-- START OF Exercise materials --

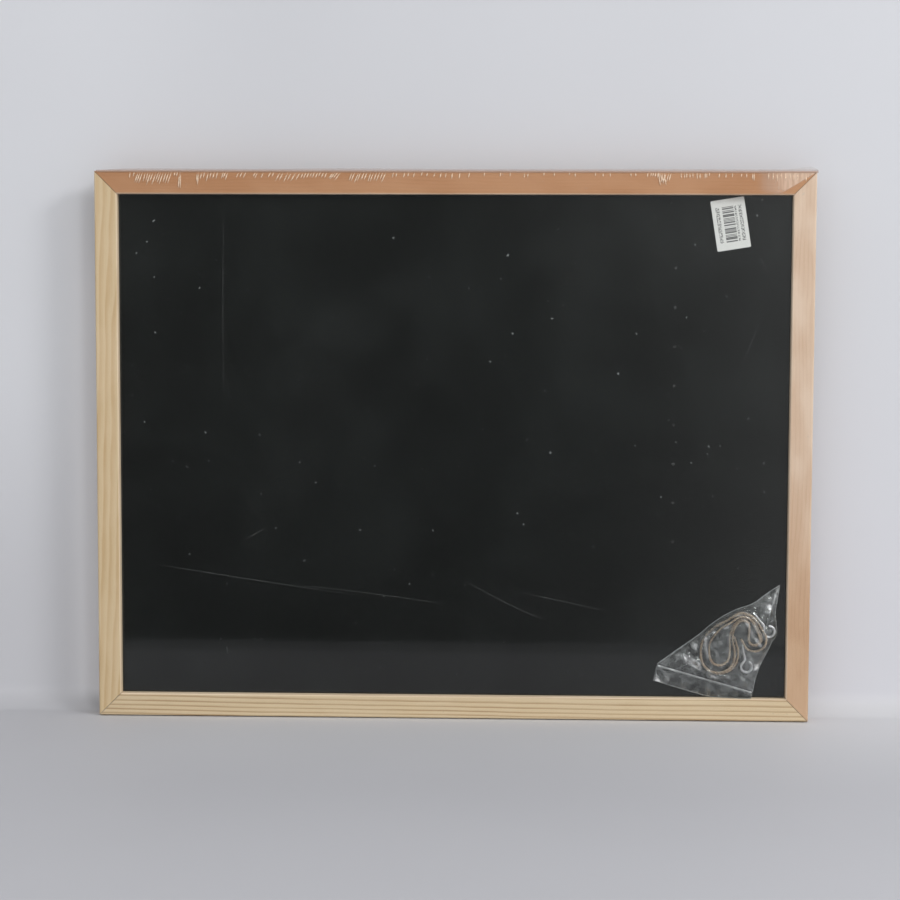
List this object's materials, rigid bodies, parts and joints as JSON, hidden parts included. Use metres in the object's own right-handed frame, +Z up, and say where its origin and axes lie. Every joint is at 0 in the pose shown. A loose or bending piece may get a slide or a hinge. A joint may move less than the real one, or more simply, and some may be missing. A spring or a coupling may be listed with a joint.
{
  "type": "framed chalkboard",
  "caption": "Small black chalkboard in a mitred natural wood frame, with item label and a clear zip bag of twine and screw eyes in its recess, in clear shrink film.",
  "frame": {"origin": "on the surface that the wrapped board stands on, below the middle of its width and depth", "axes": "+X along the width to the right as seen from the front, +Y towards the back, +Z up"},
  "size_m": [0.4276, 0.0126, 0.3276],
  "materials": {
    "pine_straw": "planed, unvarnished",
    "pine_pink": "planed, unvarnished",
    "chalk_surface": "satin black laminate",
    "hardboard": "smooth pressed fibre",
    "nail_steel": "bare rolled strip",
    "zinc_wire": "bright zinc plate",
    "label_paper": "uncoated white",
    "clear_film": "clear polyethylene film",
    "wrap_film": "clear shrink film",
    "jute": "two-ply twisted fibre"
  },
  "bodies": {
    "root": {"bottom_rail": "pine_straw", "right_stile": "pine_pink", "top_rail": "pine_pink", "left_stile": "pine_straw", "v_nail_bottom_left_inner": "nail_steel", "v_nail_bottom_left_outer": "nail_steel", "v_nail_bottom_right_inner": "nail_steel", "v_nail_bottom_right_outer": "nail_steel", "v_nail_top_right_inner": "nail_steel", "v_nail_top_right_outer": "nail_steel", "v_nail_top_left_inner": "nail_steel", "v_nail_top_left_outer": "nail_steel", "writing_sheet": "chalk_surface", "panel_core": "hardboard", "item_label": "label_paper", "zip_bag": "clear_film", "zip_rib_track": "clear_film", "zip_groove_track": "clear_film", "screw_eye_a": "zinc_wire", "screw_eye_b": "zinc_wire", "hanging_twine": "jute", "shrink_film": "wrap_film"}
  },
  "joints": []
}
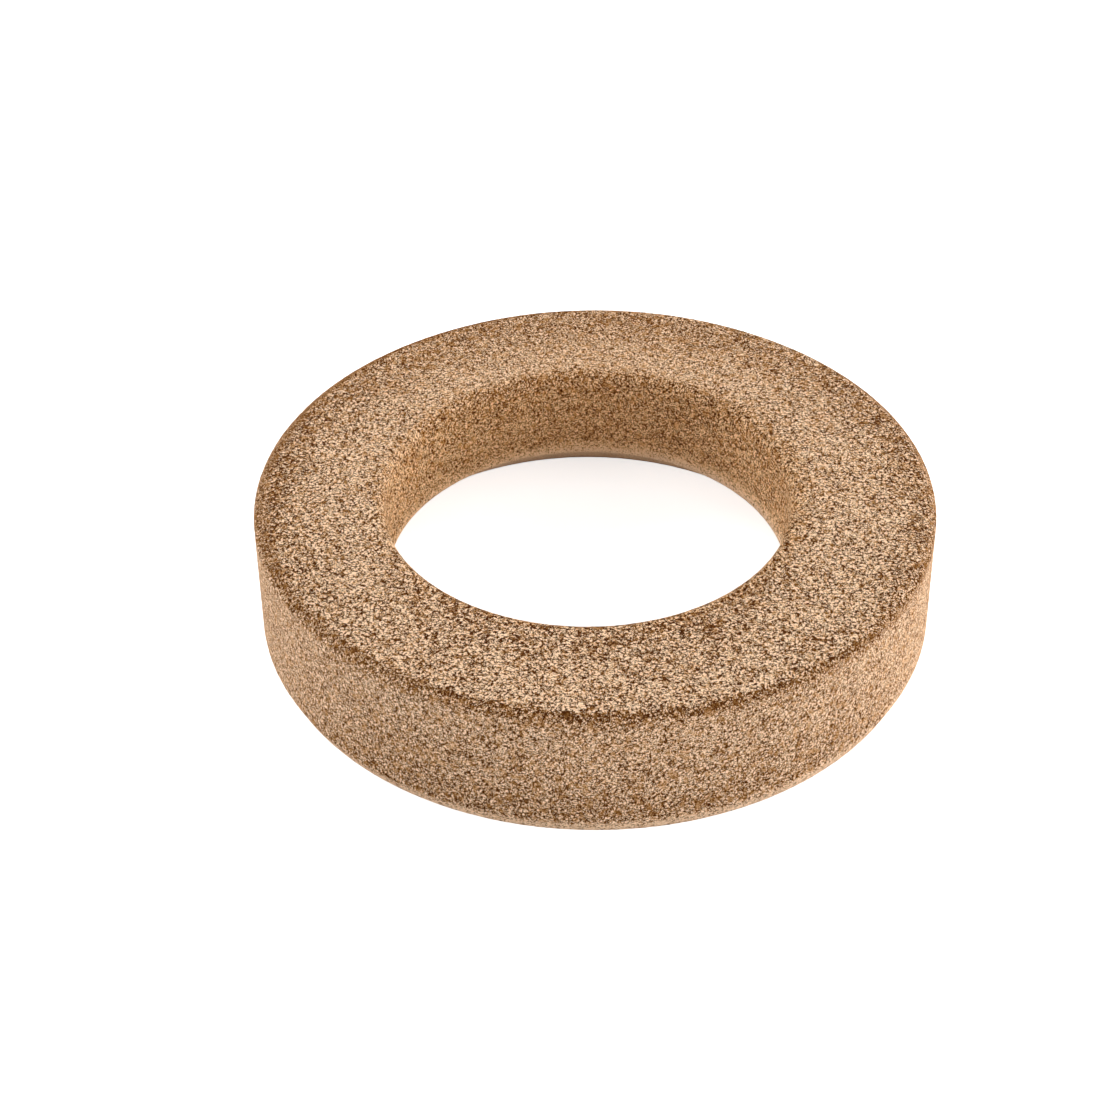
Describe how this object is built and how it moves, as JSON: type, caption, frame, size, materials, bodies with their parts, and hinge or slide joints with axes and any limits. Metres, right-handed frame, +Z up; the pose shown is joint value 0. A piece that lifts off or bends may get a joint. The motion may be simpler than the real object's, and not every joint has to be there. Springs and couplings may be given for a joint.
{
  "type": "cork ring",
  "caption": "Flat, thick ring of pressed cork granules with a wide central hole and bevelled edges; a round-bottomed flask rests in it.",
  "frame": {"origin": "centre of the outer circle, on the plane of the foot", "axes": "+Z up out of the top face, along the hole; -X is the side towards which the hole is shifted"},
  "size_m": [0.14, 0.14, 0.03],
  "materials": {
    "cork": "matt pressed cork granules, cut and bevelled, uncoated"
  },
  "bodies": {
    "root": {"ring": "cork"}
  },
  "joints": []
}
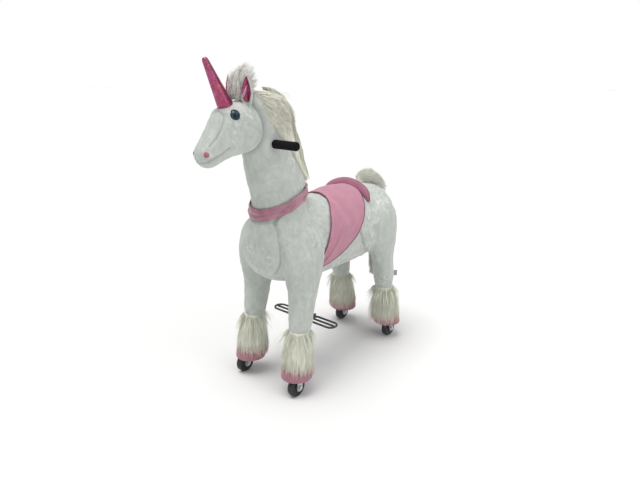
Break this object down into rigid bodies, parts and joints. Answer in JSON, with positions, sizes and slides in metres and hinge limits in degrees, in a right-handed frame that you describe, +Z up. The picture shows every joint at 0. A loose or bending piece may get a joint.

-- END OF Exercise materials --

**Goal of the exercise**
Give back exactly the lines beginning at the one with "Describe how this" and ending at the final line of the material; both boundary lines belong in it.

**Written response**
Describe how this object is built and how it moves, as JSON: type, caption, frame, size, materials, bodies with their parts, and hinge or slide joints with axes and any limits. Metres, right-handed frame, +Z up; the pose shown is joint value 0. A piece that lifts off or bends may get a joint. The motion may be simpler than the real object's, and not every joint has to be there. Springs and couplings may be given for a joint.
{
  "type": "cork ring",
  "caption": "Flat, thick ring of pressed cork granules with a wide central hole and bevelled edges; a round-bottomed flask rests in it.",
  "frame": {"origin": "centre of the outer circle, on the plane of the foot", "axes": "+Z up out of the top face, along the hole; -X is the side towards which the hole is shifted"},
  "size_m": [0.14, 0.14, 0.03],
  "materials": {
    "cork": "matt pressed cork granules, cut and bevelled, uncoated"
  },
  "bodies": {
    "root": {"ring": "cork"}
  },
  "joints": []
}
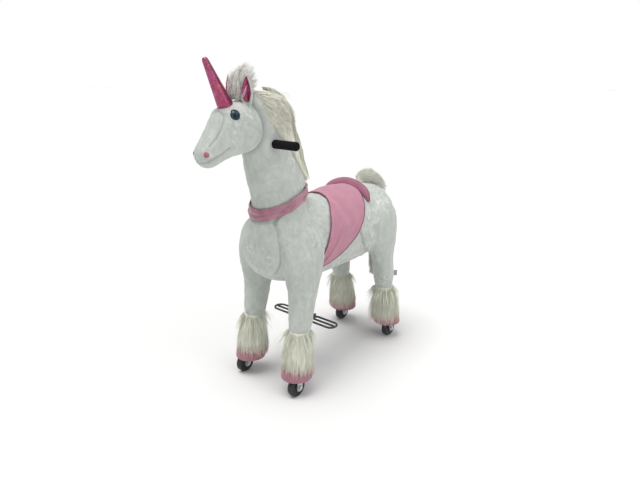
Break this object down into rigid bodies, parts and joints. Answer in JSON, with positions, sizes and slides in metres and hinge limits in degrees, in a right-handed frame that you describe, +Z up. The picture shows every joint at 0. A loose or bending piece may get a joint.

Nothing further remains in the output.